Figure : Data flow hierarchy [43]

5.1.1.3 Transition-Based


Transition based models are built using states and transitions; in some notations like state charts it is possible to have hierarchies with states. Two methods, one is a state chart and one is a normal finite state machine (FSM) is used for this [43].



Figure : Transition hierarchy [43]

5.1.1.4 Decision coverage


Each decision of the program has been tested at least once with each possible outcome. Decision coverage is also known as branch coverage or edge coverage.

5.1.1.5 Condition coverage

Each condition of the program has been tested at least once with each possible outcome.


5.1.1.6 UML-Based


The UML language is for specifying, visualizing, constructing and documenting the artifacts of the software system. UML provides a variety of diagrams that can be used to present different views of an object oriented system at different stages of the development life cycle. Decision and transition coverage can be used in UML state machines [43].
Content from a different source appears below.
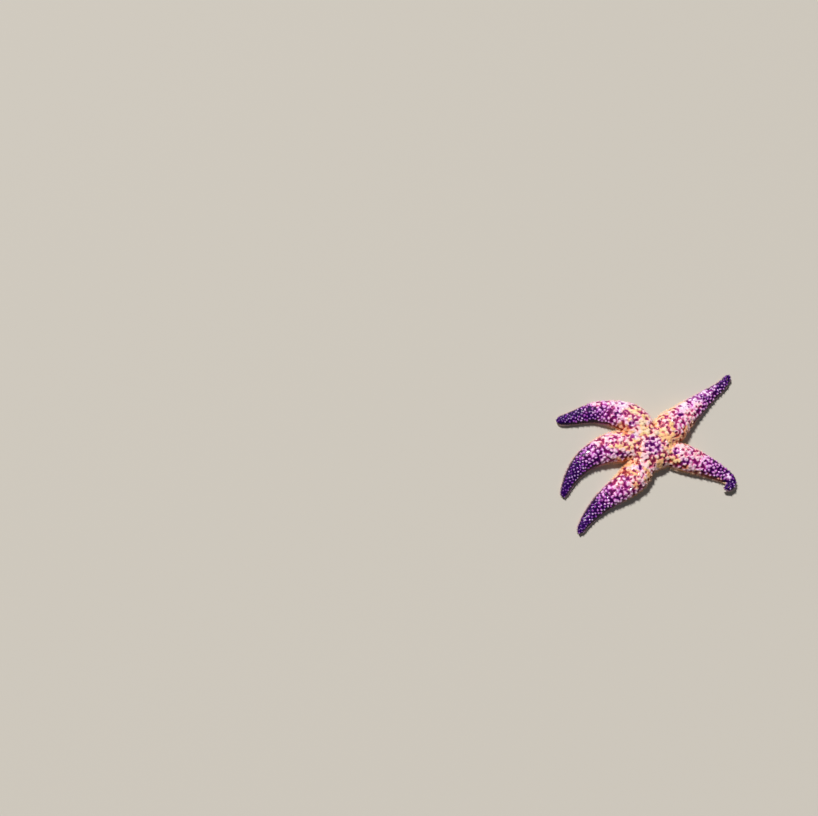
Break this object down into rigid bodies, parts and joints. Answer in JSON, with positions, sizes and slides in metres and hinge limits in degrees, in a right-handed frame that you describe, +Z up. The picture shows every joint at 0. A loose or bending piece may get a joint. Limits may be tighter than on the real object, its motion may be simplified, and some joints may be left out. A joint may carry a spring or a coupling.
{
  "type": "five-armed sea star",
  "caption": "Life-size sea star lying flat on its underside, with tapering, curving arms set with short blunt spines and a grooved sole.",
  "frame": {"origin": "middle of the whole star's outline seen from above, on the plane that it rests on", "axes": "+Z up, out of the star's back; +X towards the two arms on the right, along the star's greatest width; +Y completes the right-handed set, with arm 1 pointing between +X and +Y"},
  "size_m": [0.1631, 0.1478, 0.0171],
  "materials": {
    "skin": "wet, knobbly living skin over small limy plates, cream and orange on the disc, violet towards the arm tips",
    "madreporite": "limy plate, finely furrowed, damp",
    "eyespot": "soft and wet"
  },
  "bodies": {
    "root": {"disc": "skin", "madreporite": "madreporite", "arm_1_base": "skin", "arm_1_middle": "skin", "arm_1_tip": "skin", "eyespot_1": "eyespot", "arm_2_base": "skin", "arm_2_middle": "skin", "arm_2_tip": "skin", "eyespot_2": "eyespot", "arm_3_base": "skin", "arm_3_middle": "skin", "arm_3_tip": "skin", "eyespot_3": "eyespot", "arm_4_base": "skin", "arm_4_middle": "skin", "arm_4_tip": "skin", "eyespot_4": "eyespot", "arm_5_base": "skin", "arm_5_middle": "skin", "arm_5_tip": "skin", "eyespot_5": "eyespot"}
  },
  "joints": []
}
5.1.2 Data coverage criteria

The input values for a system is often very large that all possible combinations of the input cannot be always tested. Data coverage criteria are useful for selecting a good set of few data values to use as input to the system like boundary value testing and statistical data coverage [43].
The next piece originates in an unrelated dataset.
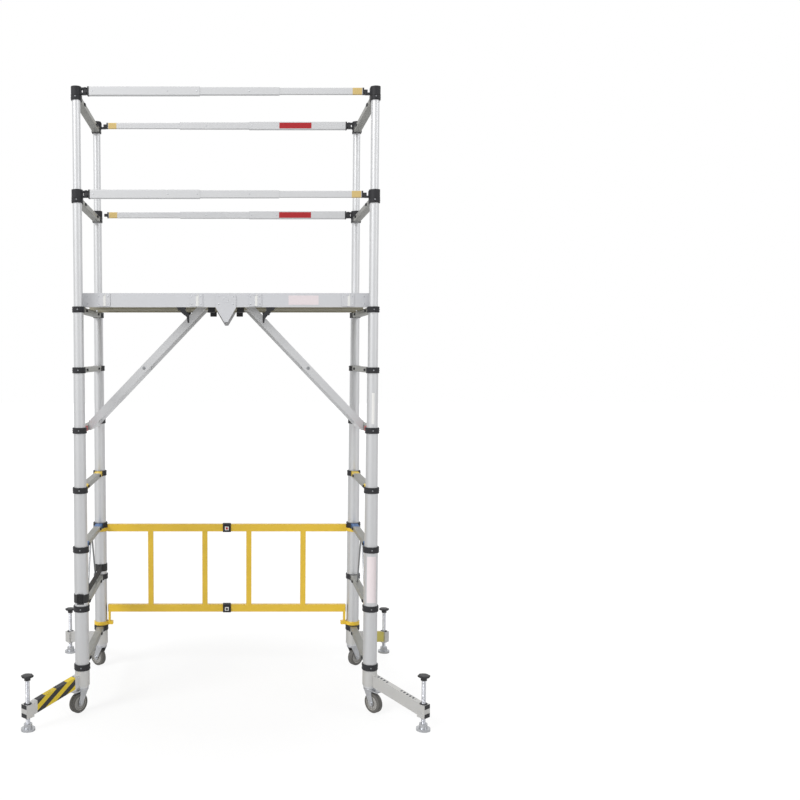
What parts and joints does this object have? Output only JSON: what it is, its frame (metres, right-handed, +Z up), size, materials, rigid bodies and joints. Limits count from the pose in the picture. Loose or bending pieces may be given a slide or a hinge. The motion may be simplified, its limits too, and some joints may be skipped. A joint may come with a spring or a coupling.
{
  "type": "baker scaffold",
  "caption": "Telescopic aluminium scaffold tower with ribbed platform, folding guard rails, diagonal braces, screw-foot outriggers and braked castors.",
  "frame": {"origin": "on the ground, midway between the two ladders and midway front to back", "axes": "+X from the left ladder to the right ladder, +Y from front to back, +Z up"},
  "size_m": [1.976, 1.264, 3.112],
  "materials": {
    "tube_aluminium": "satin",
    "rung_aluminium": "satin",
    "deck_aluminium": "satin",
    "black_plastic": "matte",
    "yellow_paint": "gloss",
    "webbing": "woven",
    "dark_steel": "satin",
    "zinc_steel": "satin",
    "wheel_rubber": "matte"
  },
  "bodies": {
    "base": {"base_posts": "tube_aluminium", "base_rungs": "rung_aluminium", "base_stays": "dark_steel", "stowage_strap": "webbing", "rear_frame_left": "yellow_paint", "rear_frame_right": "yellow_paint", "rear_frame_clips": "black_plastic"},
    "level_1": {"posts_1": "tube_aluminium", "rungs_1": "rung_aluminium"},
    "level_2": {"mid_posts": "tube_aluminium", "mid_rungs": "rung_aluminium"},
    "level_5": {"posts_5": "tube_aluminium", "rungs_5": "rung_aluminium"},
    "level_6": {"posts_6": "tube_aluminium", "rungs_6": "rung_aluminium"},
    "platform": {"deck_left": "deck_aluminium", "deck_centre": "deck_aluminium", "deck_right": "deck_aluminium", "deck_hooks": "deck_aluminium", "deck_hinges": "deck_aluminium", "brace_brackets": "deck_aluminium", "deck_catches": "black_plastic"},
    "left_brace_body": {"left_brace": "tube_aluminium"},
    "right_brace_body": {"right_brace": "tube_aluminium"},
    "front_middle_rail_outer_section": {"front_middle_rail_outer": "tube_aluminium"},
    "front_middle_rail_middle_section": {"front_middle_rail_middle": "tube_aluminium"},
    "front_middle_rail_inner_section": {"front_middle_rail_inner": "tube_aluminium"},
    "back_middle_rail_outer_section": {"back_middle_rail_outer": "tube_aluminium"},
    "back_middle_rail_middle_section": {"back_middle_rail_middle": "tube_aluminium"},
    "back_middle_rail_inner_section": {"back_middle_rail_inner": "tube_aluminium"},
    "front_top_rail_outer_section": {"front_top_rail_outer": "tube_aluminium"},
    "front_top_rail_middle_section": {"front_top_rail_middle": "tube_aluminium"},
    "front_top_rail_inner_section": {"front_top_rail_inner": "tube_aluminium"},
    "back_top_rail_outer_section": {"back_top_rail_outer": "tube_aluminium"},
    "back_top_rail_middle_section": {"back_top_rail_middle": "tube_aluminium"},
    "back_top_rail_inner_section": {"back_top_rail_inner": "tube_aluminium"},
    "front_left_arm": {"front_left_outrigger": "tube_aluminium"},
    "front_left_foot_body": {"front_left_foot": "zinc_steel"},
    "front_left_spindle_body": {"front_left_spindle": "zinc_steel"},
    "front_right_arm": {"front_right_outrigger": "tube_aluminium"},
    "front_right_foot_body": {"front_right_foot": "zinc_steel"},
    "front_right_spindle_body": {"front_right_spindle": "zinc_steel"},
    "back_left_arm": {"back_left_outrigger": "tube_aluminium"},
    "back_left_foot_body": {"back_left_foot": "zinc_steel"},
    "back_left_spindle_body": {"back_left_spindle": "zinc_steel"},
    "back_right_arm": {"back_right_outrigger": "tube_aluminium"},
    "back_right_foot_body": {"back_right_foot": "zinc_steel"},
    "back_right_spindle_body": {"back_right_spindle": "zinc_steel"},
    "front_left_castor": {"front_left_castor_fork": "zinc_steel"},
    "front_left_wheel_body": {"front_left_wheel": "wheel_rubber"},
    "front_left_brake_body": {"front_left_brake": "zinc_steel"},
    "front_right_castor": {"front_right_castor_fork": "zinc_steel"},
    "front_right_wheel_body": {"front_right_wheel": "wheel_rubber"},
    "front_right_brake_body": {"front_right_brake": "zinc_steel"},
    "back_left_castor": {"back_left_castor_fork": "zinc_steel"},
    "back_left_wheel_body": {"back_left_wheel": "wheel_rubber"},
    "back_left_brake_body": {"back_left_brake": "zinc_steel"},
    "back_right_castor": {"back_right_castor_fork": "zinc_steel"},
    "back_right_wheel_body": {"back_right_wheel": "wheel_rubber"},
    "back_right_brake_body": {"back_right_brake": "zinc_steel"}
  },
  "joints": [
    {"name": "level_1_telescope", "type": "slide", "parent": "base", "child": "level_1", "axis": [0, 0, 1], "range_m": [-0.268, 0]},
    {"name": "level_2_telescope", "type": "slide", "parent": "level_1", "child": "level_2", "axis": [0, 0, 1], "range_m": [-0.268, 0]},
    {"name": "level_5_telescope", "type": "slide", "parent": "level_2", "child": "level_5", "axis": [0, 0, 1], "range_m": [-0.42, 0]},
    {"name": "level_6_telescope", "type": "slide", "parent": "level_5", "child": "level_6", "axis": [0, 0, 1], "range_m": [-0.4, 0]},
    {"name": "platform_lift", "type": "slide", "parent": "level_2", "child": "platform", "axis": [0, 0, 1], "range_m": [0, 0.15]},
    {"name": "left_brace_swing", "type": "hinge", "parent": "platform", "child": "left_brace_body", "pos_m": [-0.11, 0, 2.0663], "axis": [0, 1, 0], "range_deg": [-43.8, 0]},
    {"name": "right_brace_swing", "type": "hinge", "parent": "platform", "child": "right_brace_body", "pos_m": [0.11, 0, 2.0663], "axis": [0, 1, 0], "range_deg": [0, 43.8]},
    {"name": "front_middle_rail_swing", "type": "hinge", "parent": "level_5", "child": "front_middle_rail_outer_section", "pos_m": [-0.686, -0.348, 2.595], "axis": [0, 0, 1], "range_deg": [-90, 0]},
    {"name": "front_middle_rail_slide", "type": "slide", "parent": "front_middle_rail_outer_section", "child": "front_middle_rail_middle_section", "axis": [1, 0, 0], "range_m": [-0.28, 0]},
    {"name": "front_middle_rail_inner_slide", "type": "slide", "parent": "front_middle_rail_middle_section", "child": "front_middle_rail_inner_section", "axis": [1, 0, 0], "range_m": [-0.28, 0]},
    {"name": "back_middle_rail_swing", "type": "hinge", "parent": "level_5", "child": "back_middle_rail_outer_section", "pos_m": [0.686, 0.348, 2.595], "axis": [0, 0, 1], "range_deg": [-90, 0]},
    {"name": "back_middle_rail_slide", "type": "slide", "parent": "back_middle_rail_outer_section", "child": "back_middle_rail_middle_section", "axis": [-1, 0, 0], "range_m": [-0.28, 0]},
    {"name": "back_middle_rail_inner_slide", "type": "slide", "parent": "back_middle_rail_middle_section", "child": "back_middle_rail_inner_section", "axis": [-1, 0, 0], "range_m": [-0.28, 0]},
    {"name": "front_top_rail_swing", "type": "hinge", "parent": "level_6", "child": "front_top_rail_outer_section", "pos_m": [-0.686, -0.348, 3.09], "axis": [0, 0, 1], "range_deg": [-90, 0]},
    {"name": "front_top_rail_slide", "type": "slide", "parent": "front_top_rail_outer_section", "child": "front_top_rail_middle_section", "axis": [1, 0, 0], "range_m": [-0.28, 0]},
    {"name": "front_top_rail_inner_slide", "type": "slide", "parent": "front_top_rail_middle_section", "child": "front_top_rail_inner_section", "axis": [1, 0, 0], "range_m": [-0.28, 0]},
    {"name": "back_top_rail_swing", "type": "hinge", "parent": "level_6", "child": "back_top_rail_outer_section", "pos_m": [0.686, 0.348, 3.09], "axis": [0, 0, 1], "range_deg": [-90, 0]},
    {"name": "back_top_rail_slide", "type": "slide", "parent": "back_top_rail_outer_section", "child": "back_top_rail_middle_section", "axis": [-1, 0, 0], "range_m": [-0.28, 0]},
    {"name": "back_top_rail_inner_slide", "type": "slide", "parent": "back_top_rail_middle_section", "child": "back_top_rail_inner_section", "axis": [-1, 0, 0], "range_m": [-0.28, 0]},
    {"name": "front_left_arm_swing", "type": "hinge", "parent": "base", "child": "front_left_arm", "pos_m": [-0.73, -0.348, 0.18], "axis": [0, 0, 1], "range_deg": [-45, 45]},
    {"name": "front_left_jack", "type": "slide", "parent": "front_left_arm", "child": "front_left_foot_body", "axis": [0, 0, 1], "range_m": [-0.1, 0.028]},
    {"name": "front_left_spindle_turn", "type": "hinge", "parent": "front_left_foot_body", "child": "front_left_spindle_body", "pos_m": [-0.954, -0.598, 0.1], "axis": [0, 0, 1], "range_deg": [-3610, 1015]},
    {"name": "front_right_arm_swing", "type": "hinge", "parent": "base", "child": "front_right_arm", "pos_m": [0.73, -0.348, 0.18], "axis": [0, 0, 1], "range_deg": [-45, 45]},
    {"name": "front_right_jack", "type": "slide", "parent": "front_right_arm", "child": "front_right_foot_body", "axis": [0, 0, 1], "range_m": [-0.1, 0.028]},
    {"name": "front_right_spindle_turn", "type": "hinge", "parent": "front_right_foot_body", "child": "front_right_spindle_body", "pos_m": [0.954, -0.598, 0.1], "axis": [0, 0, 1], "range_deg": [-3610, 1015]},
    {"name": "back_left_arm_swing", "type": "hinge", "parent": "base", "child": "back_left_arm", "pos_m": [-0.73, 0.348, 0.18], "axis": [0, 0, 1], "range_deg": [-45, 45]},
    {"name": "back_left_jack", "type": "slide", "parent": "back_left_arm", "child": "back_left_foot_body", "axis": [0, 0, 1], "range_m": [-0.1, 0.028]},
    {"name": "back_left_spindle_turn", "type": "hinge", "parent": "back_left_foot_body", "child": "back_left_spindle_body", "pos_m": [-0.954, 0.598, 0.1], "axis": [0, 0, 1], "range_deg": [-3610, 1015]},
    {"name": "back_right_arm_swing", "type": "hinge", "parent": "base", "child": "back_right_arm", "pos_m": [0.73, 0.348, 0.18], "axis": [0, 0, 1], "range_deg": [-45, 45]},
    {"name": "back_right_jack", "type": "slide", "parent": "back_right_arm", "child": "back_right_foot_body", "axis": [0, 0, 1], "range_m": [-0.1, 0.028]},
    {"name": "back_right_spindle_turn", "type": "hinge", "parent": "back_right_foot_body", "child": "back_right_spindle_body", "pos_m": [0.954, 0.598, 0.1], "axis": [0, 0, 1], "range_deg": [-3610, 1015]},
    {"name": "front_left_swivel", "type": "hinge", "parent": "base", "child": "front_left_castor", "pos_m": [-0.73, -0.348, 0.12], "axis": [0, 0, 1], "continuous": true},
    {"name": "front_left_roll", "type": "hinge", "parent": "front_left_castor", "child": "front_left_wheel_body", "pos_m": [-0.748, -0.36945, 0.05], "axis": [0.766, -0.6428, 0], "continuous": true},
    {"name": "front_left_brake_press", "type": "hinge", "parent": "front_left_castor", "child": "front_left_brake_body", "pos_m": [-0.739, -0.35873, 0.11], "axis": [0.766, -0.6428, 0], "range_deg": [0, 12]},
    {"name": "front_right_swivel", "type": "hinge", "parent": "base", "child": "front_right_castor", "pos_m": [0.73, -0.348, 0.12], "axis": [0, 0, 1], "continuous": true},
    {"name": "front_right_roll", "type": "hinge", "parent": "front_right_castor", "child": "front_right_wheel_body", "pos_m": [0.74724, -0.37006, 0.05], "axis": [0.788, 0.6157, 0], "continuous": true},
    {"name": "front_right_brake_press", "type": "hinge", "parent": "front_right_castor", "child": "front_right_brake_body", "pos_m": [0.73862, -0.35903, 0.11], "axis": [0.788, 0.6157, 0], "range_deg": [0, 12]},
    {"name": "back_left_swivel", "type": "hinge", "parent": "base", "child": "back_left_castor", "pos_m": [-0.73, 0.348, 0.12], "axis": [0, 0, 1], "continuous": true},
    {"name": "back_left_roll", "type": "hinge", "parent": "back_left_castor", "child": "back_left_wheel_body", "pos_m": [-0.75145, 0.366, 0.05], "axis": [-0.6428, -0.766, 0], "continuous": true},
    {"name": "back_left_brake_press", "type": "hinge", "parent": "back_left_castor", "child": "back_left_brake_body", "pos_m": [-0.74072, 0.357, 0.11], "axis": [-0.6428, -0.766, 0], "range_deg": [0, 12]},
    {"name": "back_right_swivel", "type": "hinge", "parent": "base", "child": "back_right_castor", "pos_m": [0.73, 0.348, 0.12], "axis": [0, 0, 1], "continuous": true},
    {"name": "back_right_roll", "type": "hinge", "parent": "back_right_castor", "child": "back_right_wheel_body", "pos_m": [0.75206, 0.36524, 0.05], "axis": [-0.6157, 0.788, 0], "continuous": true},
    {"name": "back_right_brake_press", "type": "hinge", "parent": "back_right_castor", "child": "back_right_brake_body", "pos_m": [0.74103, 0.35662, 0.11], "axis": [-0.6157, 0.788, 0], "range_deg": [0, 12]}
  ],
  "couplings": [
    {"joint": "front_middle_rail_inner_slide", "follows": "front_middle_rail_slide", "ratio": 1},
    {"joint": "back_middle_rail_inner_slide", "follows": "back_middle_rail_slide", "ratio": 1},
    {"joint": "front_top_rail_inner_slide", "follows": "front_top_rail_slide", "ratio": 1},
    {"joint": "back_top_rail_inner_slide", "follows": "back_top_rail_slide", "ratio": 1},
    {"joint": "front_left_spindle_turn", "follows": "front_left_jack", "rad_per_m": 628.32},
    {"joint": "front_right_spindle_turn", "follows": "front_right_jack", "rad_per_m": 628.32},
    {"joint": "back_left_spindle_turn", "follows": "back_left_jack", "rad_per_m": 628.32},
    {"joint": "back_right_spindle_turn", "follows": "back_right_jack", "rad_per_m": 628.32}
  ]
}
5.1.3 Requirements-based criteria


When a system is modeled, it is mandatory to verify whether all the requirements have been fulfilled. The passing of all requirements ensures that the system delivers what it should [43]. A few ways in which requirement traceability can be achieved is:

  • Insert the requirements directly to the behavior model so that the test generation tool can ensure that they are fulfilled.

  • Use some formal expression, like logic statements that drives the test generation tool to look for something special behavioral in the model.

5.1.4 Explicit test case specifications

Explicit test case specifications can be used to guide the test generation tool to examine some certain behavior of the system. These specifications can e.g. be a use case model which specifics some interesting path of the model that should be tested carefully [43].